Target: European Commissioner for Development Andris Piebalgs
Goal: Applaud the European Union’s efforts to conserve the world’s vulnerable creatures
The European Union has implemented a program that will improve the protection of many endangered and nearly extinct species throughout the world. The program will aim to deter poaching, monitor populations, as well as lend aid to local law enforcement in combating the illegal slaughter of animals. It will develop an emergency response network to respond to sharp increases in death of listed animals.
The conservation program will focus on several animals throughout a large area. In Africa, the European Union will protect rhinos, elephants, and great apes. In the Caribbean and the Pacific, marine turtles will be the subject of conservation efforts. The greatest threat to these creatures is posed by humans. Criminal gangs of poachers are mainly responsible for the sharp decline and dangerous state that these populations see.
The growing demand for rhino horns in Asian medicine has pushed the species close to the brink of extinction. Though there have been no scientifically observed benefits of medicinal properties, poaching gangs have become more persistent as demand increases.
Elephant poaching for the ivory industry sees 25,000-35,000 elephants killed annually. Some poachers fly in helicopters to spot their pray before shooting at whole herds from the air. Others have poisoned entire water holes, killing elephants as well as a wide range of species that depend on the water.

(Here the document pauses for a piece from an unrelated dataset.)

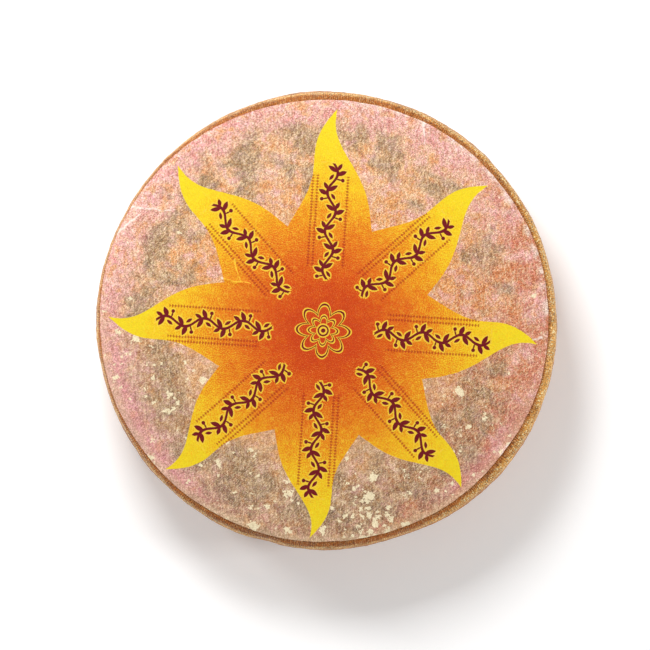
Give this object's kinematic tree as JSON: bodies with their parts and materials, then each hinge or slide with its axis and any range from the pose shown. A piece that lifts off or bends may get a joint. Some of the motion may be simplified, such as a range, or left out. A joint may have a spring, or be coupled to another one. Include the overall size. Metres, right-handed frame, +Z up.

Great apes are taken from the wild as babies and sold into the exotic pet trade for tens of thousands of dollars. Due to the protective nature of these intelligent primates, entire families must be slaughtered in order to obtain a single young ape.
Marine turtles and their eggs are considered a delicacy food, and their shells are used in jewelry and medicine. Some species have seen a 95% decline since their abundance only fifty years ago.
Immediate and aggressive changes are needed in order to save these species from extinction. Without action, many of these animals have only ten to twenty more years before meeting a permanent end. Thank the European Union for their efforts to conserve these species for future generations.
Dear European Commissioner for Development Andris Piebalgs,
Recently, the European Union implemented a conservation program aimed at some of the world’s most urgently endangered animals. The program will monitor populations as well as lend aid to law enforcement to deter poachers and form an emergency network to respond to urgent conservation issues.
The program, focusing on great apes, rhinos, elephants, and sea turtles, will help to prevent further detriment to endangered species populations. The majority of population decline in these species is due to illegal slaughter by criminal organizations and poachers, and are all vulnerable to extinction. Thank you for your efforts to end the illegal slaughter of endangered species.